--- Given instruction ---
Starting at the line that contains "Recreate this object", copy every line down to the line that contains "SLIDE_FIT = 0.4", inclusive, exactly as it stands. Omit all other lines.

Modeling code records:
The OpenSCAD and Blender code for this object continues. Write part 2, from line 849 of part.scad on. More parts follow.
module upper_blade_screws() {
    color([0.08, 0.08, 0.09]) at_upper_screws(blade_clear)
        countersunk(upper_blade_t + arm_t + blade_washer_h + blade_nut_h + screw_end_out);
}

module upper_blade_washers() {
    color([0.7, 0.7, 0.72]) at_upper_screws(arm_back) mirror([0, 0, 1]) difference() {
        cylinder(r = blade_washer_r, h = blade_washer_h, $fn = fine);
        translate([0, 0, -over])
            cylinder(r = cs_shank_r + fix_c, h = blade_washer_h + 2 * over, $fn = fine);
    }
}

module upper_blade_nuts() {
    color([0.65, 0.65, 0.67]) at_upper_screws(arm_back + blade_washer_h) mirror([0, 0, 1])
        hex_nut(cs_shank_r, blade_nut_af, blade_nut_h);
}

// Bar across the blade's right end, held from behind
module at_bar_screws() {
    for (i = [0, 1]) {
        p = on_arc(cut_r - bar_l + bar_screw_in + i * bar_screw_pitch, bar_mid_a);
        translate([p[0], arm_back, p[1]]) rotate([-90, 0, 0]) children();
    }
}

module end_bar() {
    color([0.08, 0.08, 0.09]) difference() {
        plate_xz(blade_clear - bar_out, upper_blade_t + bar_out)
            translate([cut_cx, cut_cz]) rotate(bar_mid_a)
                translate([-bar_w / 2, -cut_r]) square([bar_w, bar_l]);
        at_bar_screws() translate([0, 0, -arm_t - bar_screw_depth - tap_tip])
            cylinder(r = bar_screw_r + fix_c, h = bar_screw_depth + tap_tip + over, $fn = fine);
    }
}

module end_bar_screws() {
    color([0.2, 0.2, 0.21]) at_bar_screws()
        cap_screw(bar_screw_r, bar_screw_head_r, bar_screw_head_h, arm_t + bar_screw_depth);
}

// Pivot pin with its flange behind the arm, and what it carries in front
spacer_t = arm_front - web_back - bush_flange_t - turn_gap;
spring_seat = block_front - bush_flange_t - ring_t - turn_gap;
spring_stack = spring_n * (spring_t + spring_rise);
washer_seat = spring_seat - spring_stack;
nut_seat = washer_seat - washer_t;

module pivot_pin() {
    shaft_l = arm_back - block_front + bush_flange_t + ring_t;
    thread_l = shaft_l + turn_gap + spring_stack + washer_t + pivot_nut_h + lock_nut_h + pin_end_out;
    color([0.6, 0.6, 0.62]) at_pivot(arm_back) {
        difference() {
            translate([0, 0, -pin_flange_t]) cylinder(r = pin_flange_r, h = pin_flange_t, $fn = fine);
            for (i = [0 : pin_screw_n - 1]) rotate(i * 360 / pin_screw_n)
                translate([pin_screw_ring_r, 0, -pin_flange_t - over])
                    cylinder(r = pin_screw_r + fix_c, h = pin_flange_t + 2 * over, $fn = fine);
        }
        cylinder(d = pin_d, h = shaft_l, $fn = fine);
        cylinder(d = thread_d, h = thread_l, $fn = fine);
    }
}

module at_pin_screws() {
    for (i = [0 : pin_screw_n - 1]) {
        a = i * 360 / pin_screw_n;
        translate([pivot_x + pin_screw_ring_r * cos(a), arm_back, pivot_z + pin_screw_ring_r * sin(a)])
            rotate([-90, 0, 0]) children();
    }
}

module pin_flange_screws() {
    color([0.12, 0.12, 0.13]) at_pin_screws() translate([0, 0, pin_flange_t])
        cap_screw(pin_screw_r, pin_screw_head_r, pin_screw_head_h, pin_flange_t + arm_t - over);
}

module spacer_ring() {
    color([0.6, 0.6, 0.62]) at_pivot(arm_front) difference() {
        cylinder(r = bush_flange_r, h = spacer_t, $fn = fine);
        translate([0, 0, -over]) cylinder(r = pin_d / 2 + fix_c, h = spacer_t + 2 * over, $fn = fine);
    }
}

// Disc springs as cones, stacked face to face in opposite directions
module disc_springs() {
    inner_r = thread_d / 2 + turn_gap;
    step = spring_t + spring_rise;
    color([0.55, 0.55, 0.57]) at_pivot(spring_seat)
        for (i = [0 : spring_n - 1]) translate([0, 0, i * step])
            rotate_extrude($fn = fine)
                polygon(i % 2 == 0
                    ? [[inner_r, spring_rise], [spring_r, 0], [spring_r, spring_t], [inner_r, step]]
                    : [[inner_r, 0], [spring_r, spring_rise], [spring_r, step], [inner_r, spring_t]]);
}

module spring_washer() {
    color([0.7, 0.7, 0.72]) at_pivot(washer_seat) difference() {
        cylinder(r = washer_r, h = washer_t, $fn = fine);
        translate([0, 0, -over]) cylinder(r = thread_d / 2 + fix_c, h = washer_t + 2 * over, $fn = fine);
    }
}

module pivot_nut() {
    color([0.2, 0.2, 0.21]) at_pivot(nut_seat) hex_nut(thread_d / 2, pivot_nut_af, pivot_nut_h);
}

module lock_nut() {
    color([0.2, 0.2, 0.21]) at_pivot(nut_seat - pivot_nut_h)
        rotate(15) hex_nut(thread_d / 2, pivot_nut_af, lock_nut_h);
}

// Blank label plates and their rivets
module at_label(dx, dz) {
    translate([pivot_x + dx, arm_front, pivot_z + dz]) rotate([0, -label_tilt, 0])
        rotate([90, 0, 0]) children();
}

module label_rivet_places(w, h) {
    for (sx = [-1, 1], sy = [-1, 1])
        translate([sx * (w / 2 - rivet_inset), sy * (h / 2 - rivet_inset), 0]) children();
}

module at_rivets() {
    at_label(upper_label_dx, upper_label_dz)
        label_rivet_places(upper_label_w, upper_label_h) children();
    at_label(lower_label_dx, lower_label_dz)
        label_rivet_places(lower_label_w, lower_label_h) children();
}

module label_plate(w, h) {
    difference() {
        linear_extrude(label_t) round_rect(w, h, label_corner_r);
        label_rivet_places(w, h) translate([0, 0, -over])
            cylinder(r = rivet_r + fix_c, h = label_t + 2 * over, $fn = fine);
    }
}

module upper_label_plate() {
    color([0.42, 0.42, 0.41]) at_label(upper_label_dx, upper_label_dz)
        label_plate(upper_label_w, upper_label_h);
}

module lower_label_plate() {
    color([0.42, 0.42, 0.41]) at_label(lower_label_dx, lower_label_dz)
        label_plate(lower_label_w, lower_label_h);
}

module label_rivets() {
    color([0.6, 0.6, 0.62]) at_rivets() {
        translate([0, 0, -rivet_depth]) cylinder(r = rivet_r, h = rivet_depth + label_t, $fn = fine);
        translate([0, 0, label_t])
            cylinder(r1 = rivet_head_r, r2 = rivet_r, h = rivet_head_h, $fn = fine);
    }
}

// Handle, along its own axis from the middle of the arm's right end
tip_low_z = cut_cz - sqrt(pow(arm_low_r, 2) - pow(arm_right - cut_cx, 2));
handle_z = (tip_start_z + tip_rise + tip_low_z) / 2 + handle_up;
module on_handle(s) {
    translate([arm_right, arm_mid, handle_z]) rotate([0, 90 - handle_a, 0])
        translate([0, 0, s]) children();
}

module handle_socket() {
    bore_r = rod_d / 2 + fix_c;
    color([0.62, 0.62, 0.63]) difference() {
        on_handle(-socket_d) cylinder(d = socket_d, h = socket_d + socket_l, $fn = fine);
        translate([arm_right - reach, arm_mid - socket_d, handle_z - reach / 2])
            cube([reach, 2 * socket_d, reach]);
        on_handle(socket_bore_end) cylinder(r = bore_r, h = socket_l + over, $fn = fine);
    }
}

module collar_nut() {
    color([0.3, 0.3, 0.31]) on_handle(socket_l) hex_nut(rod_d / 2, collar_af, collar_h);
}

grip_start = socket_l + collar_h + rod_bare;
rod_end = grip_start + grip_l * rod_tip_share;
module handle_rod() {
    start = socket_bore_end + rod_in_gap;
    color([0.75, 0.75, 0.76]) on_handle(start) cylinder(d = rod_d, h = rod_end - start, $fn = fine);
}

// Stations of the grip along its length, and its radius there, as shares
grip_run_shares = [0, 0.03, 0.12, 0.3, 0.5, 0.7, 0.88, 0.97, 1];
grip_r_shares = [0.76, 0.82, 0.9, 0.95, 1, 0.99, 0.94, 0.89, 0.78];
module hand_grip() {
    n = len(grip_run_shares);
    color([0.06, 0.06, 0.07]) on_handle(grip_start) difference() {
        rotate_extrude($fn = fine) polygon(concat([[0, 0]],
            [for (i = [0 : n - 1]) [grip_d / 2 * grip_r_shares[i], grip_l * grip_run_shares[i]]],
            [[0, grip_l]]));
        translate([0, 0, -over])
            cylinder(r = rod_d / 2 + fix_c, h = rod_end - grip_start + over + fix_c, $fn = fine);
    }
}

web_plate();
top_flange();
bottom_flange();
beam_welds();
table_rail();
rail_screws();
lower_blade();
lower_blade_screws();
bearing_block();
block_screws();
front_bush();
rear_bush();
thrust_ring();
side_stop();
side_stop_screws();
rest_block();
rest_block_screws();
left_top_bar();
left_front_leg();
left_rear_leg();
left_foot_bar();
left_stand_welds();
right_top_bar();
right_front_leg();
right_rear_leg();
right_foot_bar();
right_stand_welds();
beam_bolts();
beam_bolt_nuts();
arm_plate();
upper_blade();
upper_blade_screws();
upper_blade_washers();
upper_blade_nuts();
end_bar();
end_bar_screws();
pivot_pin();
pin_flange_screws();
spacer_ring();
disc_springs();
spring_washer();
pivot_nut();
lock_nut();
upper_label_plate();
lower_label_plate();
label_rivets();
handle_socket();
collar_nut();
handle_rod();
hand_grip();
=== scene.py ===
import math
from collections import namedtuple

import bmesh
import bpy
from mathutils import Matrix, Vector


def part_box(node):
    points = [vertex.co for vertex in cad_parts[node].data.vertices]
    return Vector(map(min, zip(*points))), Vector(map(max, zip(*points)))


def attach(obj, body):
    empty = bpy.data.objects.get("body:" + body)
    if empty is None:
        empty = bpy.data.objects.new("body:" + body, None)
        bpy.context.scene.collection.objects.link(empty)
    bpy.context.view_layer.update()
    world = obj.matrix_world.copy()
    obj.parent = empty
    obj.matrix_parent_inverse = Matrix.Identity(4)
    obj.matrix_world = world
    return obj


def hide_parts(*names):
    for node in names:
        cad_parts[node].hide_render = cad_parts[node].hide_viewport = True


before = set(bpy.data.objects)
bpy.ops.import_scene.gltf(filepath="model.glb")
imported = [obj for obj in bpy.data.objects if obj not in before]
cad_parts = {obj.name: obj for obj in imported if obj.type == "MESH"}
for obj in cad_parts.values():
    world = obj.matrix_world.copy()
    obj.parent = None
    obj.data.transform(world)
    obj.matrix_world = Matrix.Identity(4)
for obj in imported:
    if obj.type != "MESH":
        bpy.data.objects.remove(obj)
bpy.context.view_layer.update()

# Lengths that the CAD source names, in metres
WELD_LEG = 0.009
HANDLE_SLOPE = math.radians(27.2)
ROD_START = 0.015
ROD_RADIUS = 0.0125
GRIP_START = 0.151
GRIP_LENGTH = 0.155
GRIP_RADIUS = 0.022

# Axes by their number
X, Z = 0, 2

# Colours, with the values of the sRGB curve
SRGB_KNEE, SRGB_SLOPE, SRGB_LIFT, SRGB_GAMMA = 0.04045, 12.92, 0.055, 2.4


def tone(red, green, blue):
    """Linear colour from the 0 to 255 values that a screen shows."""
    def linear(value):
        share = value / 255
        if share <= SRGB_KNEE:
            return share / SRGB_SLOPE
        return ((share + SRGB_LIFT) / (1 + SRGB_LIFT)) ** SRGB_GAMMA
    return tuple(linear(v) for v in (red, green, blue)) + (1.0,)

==

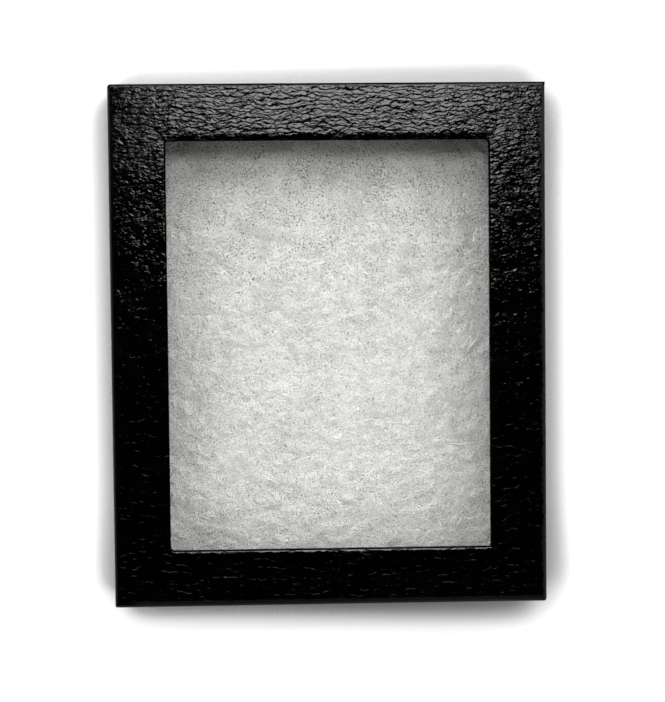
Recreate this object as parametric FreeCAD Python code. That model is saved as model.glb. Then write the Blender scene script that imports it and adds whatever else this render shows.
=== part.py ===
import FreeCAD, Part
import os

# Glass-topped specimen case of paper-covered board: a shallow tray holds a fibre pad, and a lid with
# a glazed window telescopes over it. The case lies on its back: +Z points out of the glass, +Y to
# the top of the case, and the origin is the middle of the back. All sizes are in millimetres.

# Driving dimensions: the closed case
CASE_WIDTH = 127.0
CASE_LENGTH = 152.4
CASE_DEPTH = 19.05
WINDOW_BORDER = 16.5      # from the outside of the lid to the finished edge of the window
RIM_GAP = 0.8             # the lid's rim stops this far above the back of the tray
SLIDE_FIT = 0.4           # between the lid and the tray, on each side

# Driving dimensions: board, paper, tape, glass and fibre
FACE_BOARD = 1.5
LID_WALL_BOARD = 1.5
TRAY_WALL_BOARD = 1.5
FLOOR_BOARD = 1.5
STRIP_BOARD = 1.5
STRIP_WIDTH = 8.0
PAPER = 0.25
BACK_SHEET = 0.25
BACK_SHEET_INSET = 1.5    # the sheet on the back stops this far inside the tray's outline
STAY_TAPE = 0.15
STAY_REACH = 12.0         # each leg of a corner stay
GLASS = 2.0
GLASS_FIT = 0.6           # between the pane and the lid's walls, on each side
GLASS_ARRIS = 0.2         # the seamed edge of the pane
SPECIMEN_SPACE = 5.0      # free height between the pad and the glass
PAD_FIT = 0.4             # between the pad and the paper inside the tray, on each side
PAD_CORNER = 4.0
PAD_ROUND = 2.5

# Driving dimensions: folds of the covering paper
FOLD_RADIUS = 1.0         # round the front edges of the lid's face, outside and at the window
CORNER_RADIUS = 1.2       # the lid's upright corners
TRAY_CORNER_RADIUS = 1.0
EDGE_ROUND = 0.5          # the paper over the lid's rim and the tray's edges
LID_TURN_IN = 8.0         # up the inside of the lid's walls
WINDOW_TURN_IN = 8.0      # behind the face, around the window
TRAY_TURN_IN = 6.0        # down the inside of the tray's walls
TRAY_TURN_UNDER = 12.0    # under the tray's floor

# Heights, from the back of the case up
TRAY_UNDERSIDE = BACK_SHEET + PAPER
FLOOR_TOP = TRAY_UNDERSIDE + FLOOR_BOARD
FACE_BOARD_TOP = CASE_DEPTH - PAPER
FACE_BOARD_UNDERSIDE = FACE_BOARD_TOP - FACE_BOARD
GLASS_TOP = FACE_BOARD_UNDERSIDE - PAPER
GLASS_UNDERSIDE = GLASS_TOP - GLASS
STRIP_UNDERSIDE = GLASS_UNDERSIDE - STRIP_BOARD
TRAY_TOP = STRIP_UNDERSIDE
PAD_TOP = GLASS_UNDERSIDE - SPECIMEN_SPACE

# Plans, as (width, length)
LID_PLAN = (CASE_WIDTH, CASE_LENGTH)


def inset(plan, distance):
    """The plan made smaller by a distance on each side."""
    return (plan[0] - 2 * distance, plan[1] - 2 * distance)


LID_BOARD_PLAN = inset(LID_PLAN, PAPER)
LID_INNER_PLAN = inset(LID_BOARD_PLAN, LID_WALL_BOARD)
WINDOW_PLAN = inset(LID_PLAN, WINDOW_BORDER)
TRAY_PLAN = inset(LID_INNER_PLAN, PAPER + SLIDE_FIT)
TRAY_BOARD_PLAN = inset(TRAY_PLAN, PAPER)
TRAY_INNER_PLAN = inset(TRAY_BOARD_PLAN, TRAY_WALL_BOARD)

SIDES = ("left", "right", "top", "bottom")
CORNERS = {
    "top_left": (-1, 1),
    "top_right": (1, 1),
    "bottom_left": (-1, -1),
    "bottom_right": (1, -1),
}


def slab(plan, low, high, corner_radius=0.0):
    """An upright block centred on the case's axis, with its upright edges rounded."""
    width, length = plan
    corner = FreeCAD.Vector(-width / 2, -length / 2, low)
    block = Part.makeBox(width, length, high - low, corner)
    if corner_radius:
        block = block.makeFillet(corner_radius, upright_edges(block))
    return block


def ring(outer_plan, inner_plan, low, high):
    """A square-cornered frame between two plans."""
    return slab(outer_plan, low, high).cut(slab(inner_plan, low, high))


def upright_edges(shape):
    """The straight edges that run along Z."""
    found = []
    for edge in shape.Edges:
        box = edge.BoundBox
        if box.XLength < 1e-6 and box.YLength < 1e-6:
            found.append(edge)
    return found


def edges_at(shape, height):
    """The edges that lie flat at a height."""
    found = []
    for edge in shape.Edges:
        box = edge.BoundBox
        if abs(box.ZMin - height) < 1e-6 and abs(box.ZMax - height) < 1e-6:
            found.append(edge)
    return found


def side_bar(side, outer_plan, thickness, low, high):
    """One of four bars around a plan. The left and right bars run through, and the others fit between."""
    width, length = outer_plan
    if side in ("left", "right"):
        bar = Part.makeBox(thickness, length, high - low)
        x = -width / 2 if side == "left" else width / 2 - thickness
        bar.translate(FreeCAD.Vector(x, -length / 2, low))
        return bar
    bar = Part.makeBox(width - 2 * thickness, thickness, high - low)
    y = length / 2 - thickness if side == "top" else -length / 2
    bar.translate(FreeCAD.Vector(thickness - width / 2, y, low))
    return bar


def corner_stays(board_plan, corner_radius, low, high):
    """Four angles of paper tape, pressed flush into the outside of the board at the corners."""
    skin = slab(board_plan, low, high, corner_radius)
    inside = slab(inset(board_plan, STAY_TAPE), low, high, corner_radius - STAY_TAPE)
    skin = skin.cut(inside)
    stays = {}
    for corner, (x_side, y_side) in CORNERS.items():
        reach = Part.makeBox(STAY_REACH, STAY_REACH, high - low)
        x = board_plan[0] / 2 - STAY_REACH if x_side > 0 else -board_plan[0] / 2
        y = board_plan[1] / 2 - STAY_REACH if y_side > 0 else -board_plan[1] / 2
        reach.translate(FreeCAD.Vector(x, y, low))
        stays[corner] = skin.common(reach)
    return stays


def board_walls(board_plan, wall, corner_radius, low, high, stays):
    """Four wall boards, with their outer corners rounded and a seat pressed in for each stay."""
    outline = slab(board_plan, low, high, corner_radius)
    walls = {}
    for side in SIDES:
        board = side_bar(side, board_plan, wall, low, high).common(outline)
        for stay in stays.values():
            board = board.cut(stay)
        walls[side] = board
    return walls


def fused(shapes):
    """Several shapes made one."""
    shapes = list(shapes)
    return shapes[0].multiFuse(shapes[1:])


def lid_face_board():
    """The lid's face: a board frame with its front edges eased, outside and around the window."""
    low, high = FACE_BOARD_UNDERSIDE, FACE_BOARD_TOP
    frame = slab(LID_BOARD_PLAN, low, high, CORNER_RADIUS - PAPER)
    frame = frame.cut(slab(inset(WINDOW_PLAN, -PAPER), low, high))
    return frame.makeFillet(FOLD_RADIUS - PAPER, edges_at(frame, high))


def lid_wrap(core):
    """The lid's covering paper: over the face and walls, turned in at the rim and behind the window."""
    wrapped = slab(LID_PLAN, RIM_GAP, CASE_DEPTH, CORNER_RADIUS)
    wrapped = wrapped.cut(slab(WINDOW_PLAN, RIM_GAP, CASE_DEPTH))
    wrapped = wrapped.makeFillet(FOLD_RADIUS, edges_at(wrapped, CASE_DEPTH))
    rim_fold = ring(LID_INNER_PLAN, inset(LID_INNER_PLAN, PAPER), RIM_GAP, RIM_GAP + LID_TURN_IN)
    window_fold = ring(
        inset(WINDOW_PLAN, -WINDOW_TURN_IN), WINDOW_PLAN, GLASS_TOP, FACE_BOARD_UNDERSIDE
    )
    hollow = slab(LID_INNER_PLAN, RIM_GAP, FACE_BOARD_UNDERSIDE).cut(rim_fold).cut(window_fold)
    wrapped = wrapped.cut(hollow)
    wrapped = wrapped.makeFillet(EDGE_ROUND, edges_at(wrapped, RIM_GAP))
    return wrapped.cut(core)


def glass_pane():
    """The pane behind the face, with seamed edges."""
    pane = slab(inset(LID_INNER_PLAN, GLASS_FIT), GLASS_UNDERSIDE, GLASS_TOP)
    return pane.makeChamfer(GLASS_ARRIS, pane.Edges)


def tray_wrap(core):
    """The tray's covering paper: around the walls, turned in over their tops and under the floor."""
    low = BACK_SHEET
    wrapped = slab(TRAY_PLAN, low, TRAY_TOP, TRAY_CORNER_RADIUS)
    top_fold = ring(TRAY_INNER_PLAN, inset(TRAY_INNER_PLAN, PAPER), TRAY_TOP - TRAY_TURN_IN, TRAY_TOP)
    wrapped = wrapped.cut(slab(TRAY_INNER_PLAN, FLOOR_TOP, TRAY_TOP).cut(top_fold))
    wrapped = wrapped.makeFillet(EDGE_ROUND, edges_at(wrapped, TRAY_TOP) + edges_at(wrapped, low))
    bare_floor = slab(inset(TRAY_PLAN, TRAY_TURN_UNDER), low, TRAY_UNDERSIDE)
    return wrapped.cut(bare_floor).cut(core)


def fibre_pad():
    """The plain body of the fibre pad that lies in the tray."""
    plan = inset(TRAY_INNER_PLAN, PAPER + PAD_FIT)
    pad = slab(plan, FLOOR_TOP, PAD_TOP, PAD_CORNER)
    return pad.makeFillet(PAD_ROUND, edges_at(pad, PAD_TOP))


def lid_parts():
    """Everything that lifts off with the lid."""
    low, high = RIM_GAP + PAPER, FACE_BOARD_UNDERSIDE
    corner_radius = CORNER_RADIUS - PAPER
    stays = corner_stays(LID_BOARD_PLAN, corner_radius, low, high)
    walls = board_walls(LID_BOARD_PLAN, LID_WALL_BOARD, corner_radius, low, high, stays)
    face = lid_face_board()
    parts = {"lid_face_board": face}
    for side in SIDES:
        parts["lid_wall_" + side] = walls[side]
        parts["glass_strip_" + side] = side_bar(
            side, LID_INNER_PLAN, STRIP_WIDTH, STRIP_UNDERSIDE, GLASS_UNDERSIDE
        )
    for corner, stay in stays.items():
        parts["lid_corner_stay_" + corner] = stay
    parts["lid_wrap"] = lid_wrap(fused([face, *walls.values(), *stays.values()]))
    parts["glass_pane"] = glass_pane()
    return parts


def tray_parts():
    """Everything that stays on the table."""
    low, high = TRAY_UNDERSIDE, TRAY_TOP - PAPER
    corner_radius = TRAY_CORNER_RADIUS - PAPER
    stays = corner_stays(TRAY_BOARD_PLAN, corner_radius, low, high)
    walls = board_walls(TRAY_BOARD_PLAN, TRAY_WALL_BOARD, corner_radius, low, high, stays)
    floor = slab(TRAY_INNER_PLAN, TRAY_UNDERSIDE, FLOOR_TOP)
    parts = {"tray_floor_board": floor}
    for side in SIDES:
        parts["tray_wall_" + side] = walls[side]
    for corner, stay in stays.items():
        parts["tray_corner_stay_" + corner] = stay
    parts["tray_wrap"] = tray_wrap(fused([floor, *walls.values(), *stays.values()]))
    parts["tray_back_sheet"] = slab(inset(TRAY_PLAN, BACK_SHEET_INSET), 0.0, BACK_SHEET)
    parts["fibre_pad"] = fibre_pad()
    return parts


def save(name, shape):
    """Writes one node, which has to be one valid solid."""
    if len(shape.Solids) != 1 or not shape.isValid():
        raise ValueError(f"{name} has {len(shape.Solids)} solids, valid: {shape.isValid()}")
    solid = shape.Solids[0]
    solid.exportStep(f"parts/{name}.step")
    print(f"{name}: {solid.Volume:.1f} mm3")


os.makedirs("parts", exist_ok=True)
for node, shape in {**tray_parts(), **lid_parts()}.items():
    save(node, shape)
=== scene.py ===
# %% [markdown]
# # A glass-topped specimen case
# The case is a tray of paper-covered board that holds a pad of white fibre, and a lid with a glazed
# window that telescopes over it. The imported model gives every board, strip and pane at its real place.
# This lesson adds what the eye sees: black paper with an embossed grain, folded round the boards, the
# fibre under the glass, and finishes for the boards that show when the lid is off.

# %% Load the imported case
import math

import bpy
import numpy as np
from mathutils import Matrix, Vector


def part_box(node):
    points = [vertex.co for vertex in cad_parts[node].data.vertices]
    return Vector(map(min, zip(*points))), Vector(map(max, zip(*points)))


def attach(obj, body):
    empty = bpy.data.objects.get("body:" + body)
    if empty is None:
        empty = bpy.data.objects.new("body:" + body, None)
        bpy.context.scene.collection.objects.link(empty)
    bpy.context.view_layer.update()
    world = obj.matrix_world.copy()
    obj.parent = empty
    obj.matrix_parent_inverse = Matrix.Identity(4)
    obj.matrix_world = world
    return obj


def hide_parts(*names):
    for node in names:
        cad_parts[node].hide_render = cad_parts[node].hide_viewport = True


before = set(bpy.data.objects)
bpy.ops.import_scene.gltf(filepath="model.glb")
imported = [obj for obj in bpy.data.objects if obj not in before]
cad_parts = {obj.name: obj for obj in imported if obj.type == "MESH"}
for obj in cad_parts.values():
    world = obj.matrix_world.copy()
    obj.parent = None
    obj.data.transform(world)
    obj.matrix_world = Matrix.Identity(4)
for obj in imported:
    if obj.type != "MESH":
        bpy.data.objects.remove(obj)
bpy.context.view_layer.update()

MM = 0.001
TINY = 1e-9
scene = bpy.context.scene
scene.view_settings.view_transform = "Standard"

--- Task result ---
Recreate this object as parametric FreeCAD Python code. That model is saved as model.glb. Then write the Blender scene script that imports it and adds whatever else this render shows.
=== part.py ===
import FreeCAD, Part
import os

# Glass-topped specimen case of paper-covered board: a shallow tray holds a fibre pad, and a lid with
# a glazed window telescopes over it. The case lies on its back: +Z points out of the glass, +Y to
# the top of the case, and the origin is the middle of the back. All sizes are in millimetres.

# Driving dimensions: the closed case
CASE_WIDTH = 127.0
CASE_LENGTH = 152.4
CASE_DEPTH = 19.05
WINDOW_BORDER = 16.5      # from the outside of the lid to the finished edge of the window
RIM_GAP = 0.8             # the lid's rim stops this far above the back of the tray
SLIDE_FIT = 0.4           # between the lid and the tray, on each side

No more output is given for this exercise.